Essa experiência emocional é importante porque, diferente do texto jornalístico, não lemos um livro para saber o que acontece com os outros. Lemos para sentir e criar empatia com o que acontece. Ou seja, cria-se um vínculo entre leitor e personagem, independentemente desse vínculo levar ou não a reflexões sobre nosso próprio ser e estar no mundo.
Isso vale para o personagem que foge dos zumbis e torcemos por sua sobrevivência (temos medo por ele) tanto quanto para o amigo dilacerado pela dúvida de encerrar ou não a vida de alguém muito querido.
Certo, legal, e como se cria essa tal de experiência emocional?
Boa pergunta. Mesmo sem uma resposta definida, podemos supor algumas coisas a partir da estrutura básica das histórias. Todas as histórias acontecem em um lugar, envolvendo personagens que passam por conflitos. Essas histórias podem trazer questões humanas “universais” e podem ter no estilo da escrita uma ferramenta para impulsionar a experiência emocional produzida.

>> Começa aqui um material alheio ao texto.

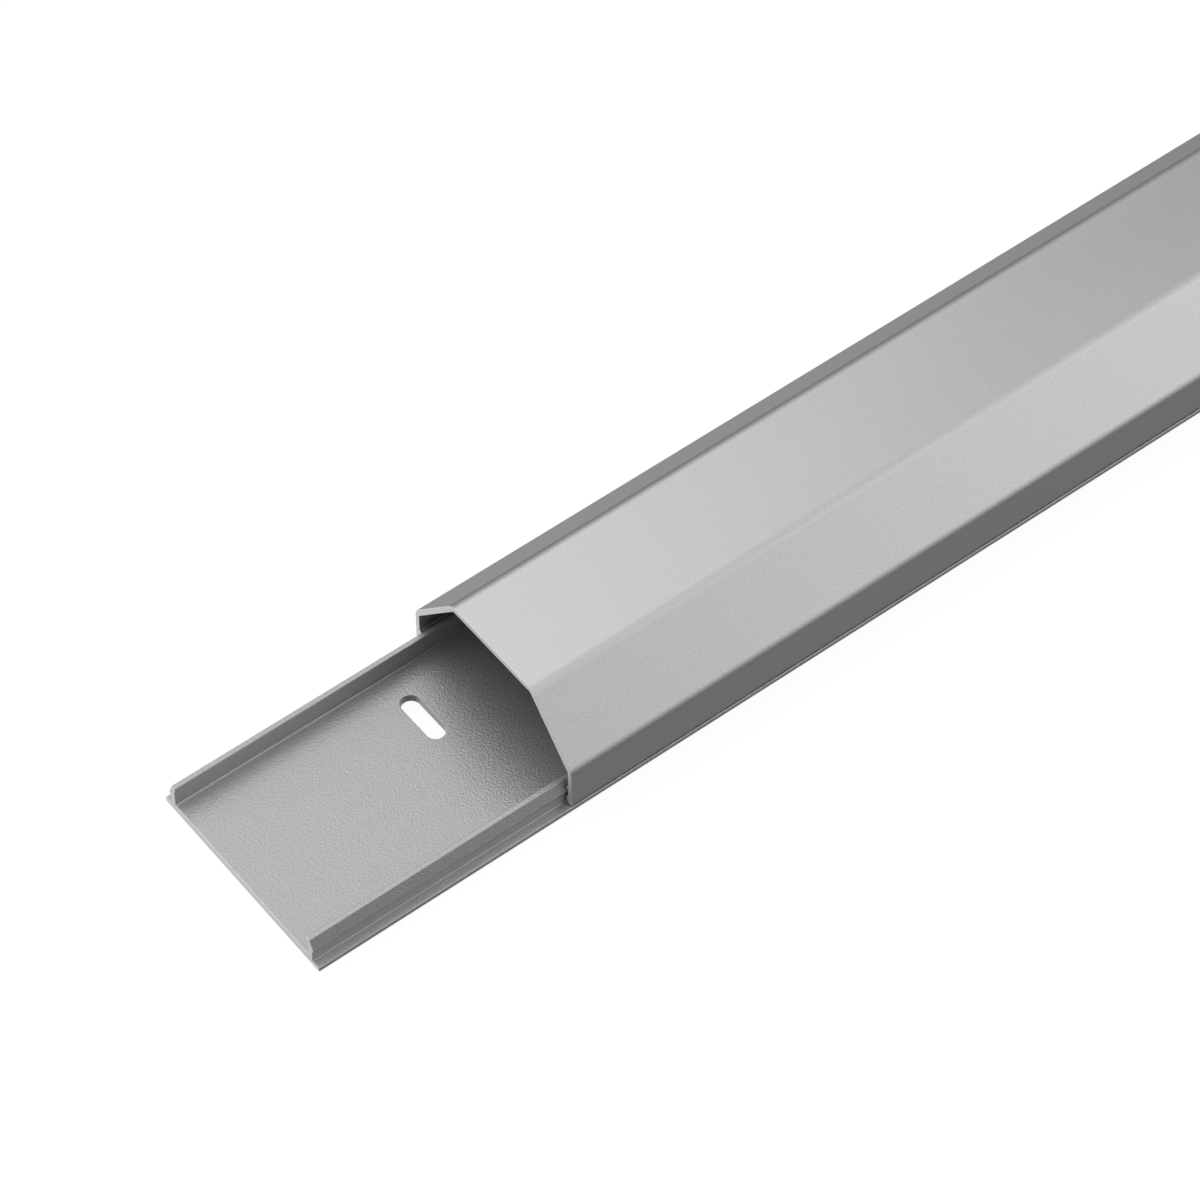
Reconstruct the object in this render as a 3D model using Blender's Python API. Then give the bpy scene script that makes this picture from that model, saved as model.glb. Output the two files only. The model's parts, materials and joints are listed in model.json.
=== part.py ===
"""Aluminium cable channel, 50 x 26 mm: a flat base rail and a clip-on, five-sided cover.

Both pieces are lengths of one constant section, so each is an outline drawn across the
channel and carried along it. X runs along the channel, Y across it and Z up. The origin is
the middle of the base rail's underside. The cover is stored slid back along the rail, and
its own origin lies on the line that it slides along.
"""

import math

import bmesh
import bpy

MM = 0.001

# Both pieces
LENGTH = 1100 * MM
HEIGHT = 26.0 * MM
SLID_BACK = 60.0 * MM
RUNNING_GAP = 0.3 * MM

# Base rail
BASE_HALF_WIDTH = 25.0 * MM
FLOOR = 2.0 * MM
FLANGE = 1.1 * MM
RIB_INNER = 21.6 * MM
RIB_OUTER = 22.9 * MM
RIB_TOP = 7.5 * MM
HEAD_INNER = 21.3 * MM
HEAD_OUTER = 22.4 * MM
HEAD_HEIGHT = 1.0 * MM
BARB_TIP = 23.4 * MM
BARB_HEIGHT = 4.7 * MM
BARB_UNDERSIDE = 3.6 * MM

# Screw slots, lying across the rail beside its middle line
SLOT_COUNT = 4
SLOT_WIDTH = 4.2 * MM
SLOT_LENGTH = 12.2 * MM
SLOT_SIDE = 9.3 * MM
SLOT_FROM_END = 50.0 * MM
SLOT_STEPS = 10

# Cover
COVER_HALF_WIDTH = 24.8 * MM
TOP_HALF_WIDTH = 12.7 * MM
LEG_TOP = 12.0 * MM
WALL = 1.3 * MM
LEG_WALL = 1.1 * MM
CATCH_TIP = RIB_OUTER + RUNNING_GAP
CATCH_TOP = BARB_UNDERSIDE - RUNNING_GAP
CATCH_LEDGE = 0.3 * MM
CATCH_FLAT = 0.6 * MM
GUIDE_TIP = 23.25 * MM
GUIDE_HEIGHT = 6.2 * MM
GUIDE_FLAT = 0.35 * MM

# Corner radii, and the number of straight steps that each is drawn with
BEND_OUTER = 3.0 * MM
BEND_INNER = 0.9 * MM
BEND_STEPS = 6
FILLET = 0.4 * MM
CORNER = 0.2 * MM
CORNER_STEPS = 2

# Turns an outline drawn on X and Y so that it stands on Y and Z and runs along X
ALONG_X = (math.pi / 2, 0.0, math.pi / 2)
WELD = 0.001 * MM


def clear_scene():
    """Remove every object that the new scene starts with."""
    for item in list(bpy.data.objects):
        bpy.data.objects.remove(item, do_unlink=True)


def make_collection(name):
    collection = bpy.data.collections.new(name)
    bpy.context.scene.collection.children.link(collection)
    return collection


def make_material(name, grey, roughness):
    """Neutral grey metal."""
    material = bpy.data.materials.new(name)
    material.use_nodes = True
    shader = material.node_tree.nodes["Principled BSDF"]
    shader.inputs["Base Color"].default_value = (grey, grey, grey, 1.0)
    shader.inputs["Roughness"].default_value = roughness
    shader.inputs["Metallic"].default_value = 1.0
    return material


def round_corner(before, corner, after, radius, steps):
    """Points of the arc that rounds one corner and meets both of its sides."""
    to_before = math.atan2(before[1] - corner[1], before[0] - corner[0])
    to_after = math.atan2(after[1] - corner[1], after[0] - corner[0])
    opening = (to_after - to_before + math.pi) % (2 * math.pi) - math.pi
    middle = to_before + opening / 2
    reach = radius / math.sin(abs(opening) / 2)
    centre = (corner[0] + reach * math.cos(middle), corner[1] + reach * math.sin(middle))
    swing = math.copysign(math.pi - abs(opening), opening)
    angles = [middle + math.pi + swing * (0.5 - step / steps) for step in range(steps + 1)]
    return [(centre[0] + radius * math.cos(angle), centre[1] + radius * math.sin(angle))
            for angle in angles]


def mirrored_outline(half):
    """Closed outline with rounded corners, from the (y, z, radius, steps) of its +Y half."""
    corners = half + [(-y, z, radius, steps) for y, z, radius, steps in reversed(half)]
    points = []
    for index, (y, z, radius, steps) in enumerate(corners):
        before = corners[index - 1]
        after = corners[(index + 1) % len(corners)]
        points += round_corner(before, (y, z), after, radius, steps)
    return points


def base_outline():
    """Floor with a thin flange and an upright, barbed rib along each side."""
    head_foot = RIB_TOP - HEAD_HEIGHT
    return mirrored_outline([
        (BASE_HALF_WIDTH, 0.0, CORNER, CORNER_STEPS),
        (BASE_HALF_WIDTH, FLANGE, CORNER, CORNER_STEPS),
        (RIB_OUTER, FLANGE, CORNER, CORNER_STEPS),
        (RIB_OUTER, BARB_UNDERSIDE, CORNER, CORNER_STEPS),
        (BARB_TIP, BARB_HEIGHT, CORNER, CORNER_STEPS),
        (HEAD_OUTER, RIB_TOP, CORNER, CORNER_STEPS),
        (HEAD_INNER, RIB_TOP, CORNER, CORNER_STEPS),
        (HEAD_INNER, head_foot, CORNER, CORNER_STEPS),
        (RIB_INNER, head_foot - RIB_INNER + HEAD_INNER, CORNER, CORNER_STEPS),
        (RIB_INNER, FLOOR, FILLET, CORNER_STEPS),
    ])


def cover_outline():
    """Two legs, two slopes and a flat top.

    Inside each leg are a catch, which goes under the base's barb, and a low guide bead above it.
    """
    run = COVER_HALF_WIDTH - TOP_HALF_WIDTH
    rise = HEIGHT - LEG_TOP
    slope = math.hypot(run, rise)
    top_inner = TOP_HALF_WIDTH - WALL * math.tan(math.atan2(rise, run) / 2)
    leg_inner = COVER_HALF_WIDTH - LEG_WALL
    leg_inner_top = LEG_TOP + (rise * LEG_WALL - slope * WALL) / run
    leg_bottom = FLANGE + RUNNING_GAP
    catch_end = CATCH_TOP - CATCH_FLAT
    guide_depth = leg_inner - GUIDE_TIP
    guide_top = GUIDE_HEIGHT + GUIDE_FLAT / 2
    guide_end = GUIDE_HEIGHT - GUIDE_FLAT / 2
    return mirrored_outline([
        (top_inner, HEIGHT - WALL, BEND_INNER, BEND_STEPS),
        (leg_inner, leg_inner_top, BEND_INNER, BEND_STEPS),
        (leg_inner, guide_top + guide_depth, CORNER, CORNER_STEPS),
        (GUIDE_TIP, guide_top, CORNER, CORNER_STEPS),
        (GUIDE_TIP, guide_end, CORNER, CORNER_STEPS),
        (leg_inner, guide_end - guide_depth, CORNER, CORNER_STEPS),
        (leg_inner, CATCH_TOP + CATCH_LEDGE, CORNER, CORNER_STEPS),
        (CATCH_TIP, CATCH_TOP, CORNER, CORNER_STEPS),
        (CATCH_TIP, catch_end, CORNER, CORNER_STEPS),
        (leg_inner, leg_bottom, CORNER, CORNER_STEPS),
        (COVER_HALF_WIDTH, leg_bottom, CORNER, CORNER_STEPS),
        (COVER_HALF_WIDTH, LEG_TOP, BEND_OUTER, BEND_STEPS),
        (TOP_HALF_WIDTH, HEIGHT, BEND_OUTER, BEND_STEPS),
    ])


def slot_outline():
    """Straight slot along Y with a half circle at each end."""
    radius = SLOT_WIDTH / 2
    straight = SLOT_LENGTH / 2 - radius
    angles = [math.pi * step / SLOT_STEPS for step in range(SLOT_STEPS + 1)]
    far_end = [(radius * math.cos(a), straight + radius * math.sin(a)) for a in angles]
    near_end = [(-x, -y) for x, y in far_end]
    return far_end + near_end


def extrude_outline(name, points, length, location, rotation, collection):
    """Solid of one constant outline, as a closed mesh object centred on its location."""
    curve = bpy.data.curves.new(name + "_outline", "CURVE")
    curve.dimensions = "2D"
    curve.fill_mode = "BOTH"
    curve.extrude = length / 2
    spline = curve.splines.new("POLY")
    spline.points.add(len(points) - 1)
    for point, (x, y) in zip(spline.points, points):
        point.co = (x, y, 0.0, 1.0)
    spline.use_cyclic_u = True
    drawn = bpy.data.objects.new(name + "_outline", curve)
    drawn.location = location
    drawn.rotation_euler = rotation
    collection.objects.link(drawn)
    bpy.context.view_layer.update()

    evaluated = drawn.evaluated_get(bpy.context.evaluated_depsgraph_get())
    mesh = bpy.data.meshes.new_from_object(evaluated)
    mesh.name = name
    welded = bmesh.new()
    welded.from_mesh(mesh)
    bmesh.ops.remove_doubles(welded, verts=welded.verts, dist=WELD)
    bmesh.ops.recalc_face_normals(welded, faces=welded.faces)
    welded.to_mesh(mesh)
    welded.free()

    solid = bpy.data.objects.new(name, mesh)
    solid.matrix_world = drawn.matrix_world
    collection.objects.link(solid)
    bpy.data.objects.remove(drawn, do_unlink=True)
    return solid


def shade_bends(solid):
    """Shade the rounded bends smooth and keep the real edges sharp."""
    solid.data.shade_smooth()
    solid.data.set_sharp_from_angle(angle=math.radians(30))


def cut_slots(base, cutters):
    """Cut the row of screw slots through the base's floor."""
    first = SLOT_FROM_END - LENGTH / 2
    pitch = (LENGTH - 2 * SLOT_FROM_END) / (SLOT_COUNT - 1)
    for index in range(SLOT_COUNT):
        place = (first + pitch * index, SLOT_SIDE, FLOOR / 2)
        cutter = extrude_outline(
            f"slot_cutter_{index + 1}", slot_outline(), 3 * FLOOR, place, (0, 0, 0), cutters)
        cutter.hide_render = True
        cutter.display_type = "WIRE"
        cut = base.modifiers.new(f"screw_slot_{index + 1}", "BOOLEAN")
        cut.operation = "DIFFERENCE"
        cut.solver = "EXACT"
        cut.object = cutter


def build():
    clear_scene()
    parts = make_collection("cable_channel")
    cutters = make_collection("slot_cutters")

    base = extrude_outline("base_rail", base_outline(), LENGTH, (0, 0, 0), ALONG_X, parts)
    base.data.materials.append(make_material("base_aluminium", 0.55, 0.50))
    shade_bends(base)
    cut_slots(base, cutters)

    cover = extrude_outline("cover", cover_outline(), LENGTH, (SLID_BACK, 0, 0), ALONG_X, parts)
    cover.data.materials.append(make_material("cover_aluminium", 0.64, 0.50))
    shade_bends(cover)


build()
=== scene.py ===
"""Looks of an angular aluminium cable channel: a base rail and the cover that slides on it.

Each piece is a length of one constant section, coated silver and then sawn to length. Lengths
are in metres, X runs along the channel, Y across it and Z up.
"""

import json
import math

import bpy
import numpy as np
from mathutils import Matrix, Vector


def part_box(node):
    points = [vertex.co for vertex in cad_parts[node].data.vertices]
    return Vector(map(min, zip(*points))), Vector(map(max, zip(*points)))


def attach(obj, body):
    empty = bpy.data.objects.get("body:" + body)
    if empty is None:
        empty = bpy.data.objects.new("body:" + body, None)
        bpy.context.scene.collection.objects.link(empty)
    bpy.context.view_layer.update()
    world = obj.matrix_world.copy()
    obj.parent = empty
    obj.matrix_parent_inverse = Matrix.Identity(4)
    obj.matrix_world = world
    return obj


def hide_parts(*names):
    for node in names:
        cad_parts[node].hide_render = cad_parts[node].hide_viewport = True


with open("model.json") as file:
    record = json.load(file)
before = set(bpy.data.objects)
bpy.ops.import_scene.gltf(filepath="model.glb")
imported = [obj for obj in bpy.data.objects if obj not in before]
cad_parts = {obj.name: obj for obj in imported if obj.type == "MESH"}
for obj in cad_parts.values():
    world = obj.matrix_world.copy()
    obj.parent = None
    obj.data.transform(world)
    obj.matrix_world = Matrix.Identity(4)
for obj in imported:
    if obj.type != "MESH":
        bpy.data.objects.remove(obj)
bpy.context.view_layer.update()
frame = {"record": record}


# Base rail: the flat part that is screwed or glued to the wall, pressed through a die as one
# long section of soft aluminium. Two upright ribs near its long edges carry the barbs that the
# cover clips over. Its slots are punched through the floor before it is coated.
MM = 0.001
rail_low, rail_high = (np.array(corner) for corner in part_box("base_rail"))
floor_top = 2.0 * MM
flange_top = 1.1 * MM
rib_inner = 21.6 * MM
rib_outer = 22.9 * MM
head_inner = 21.3 * MM
head_outer = 22.4 * MM
head_foot = 6.5 * MM
barb_tip = 23.4 * MM
barb_height = 4.7 * MM
barb_underside = 3.6 * MM
fillet = 0.4 * MM
edge_radius = 0.2 * MM
foot_radius = 0.08 * MM
broken_edge = 0.07 * MM
arc_steps = 10
edge_steps = 4

# slot_straight is half the length of a slot's straight sides. The faces round a slot fit into
# a window of the floor's grid, which reaches slot_margin past the slot on each side.
slot_radius = 2.1 * MM
slot_straight = 4.0 * MM
slot_margin = 1.6 * MM
slot_rim = 0.16 * MM
slot_steps_x = 8
slot_steps_y = 18


def mirrored(half):
    """The corners of a half section, then their mirror images in reverse order."""
    half = np.array(half)
    return np.concatenate([half, half[::-1] * [-1, 1, 1]])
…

Os conflitos se desenvolvem no enredo. Antecipando um próximo texto, enredo é como a história é contada e não a história em si. Essa distinção é importante para nós escritores porque devemos conhecer a história primeiro e depois pensarmos em como vamos contá-la para os leitores. A maneira de contar obviamente interfere na forma como ela será lida e sentida.
Ao final deste texto, ainda não sei o que é a boa literatura. Não sei o quanto essa experiência emocional pode ser considerada subjetiva demais.
Não sei a experiência de quem vai dizer o que é bom para os outros.
É inegável que existe o campo do mercado editorial, que busca vender mais e muito. É também inegável que existe um campo acadêmico da alta literatura, com outro tipo de pretensões estético-filosóficas.
Em meio a esses dois campos (e certamente há outros), transitamos nós escritores. Por enquanto, fico satisfeito com a ideia de que boa literatura é aquela que encaixa comigo. Se outras pessoas sentirem algo parecido, podemos viver essa experiência em comunhão. Caso contrário, o mundo é grande o bastante para todos nós.
Bem… essas foram as minhas considerações sobre o que é boa literatura, mas continuo curioso. Para você, o que é uma boa história?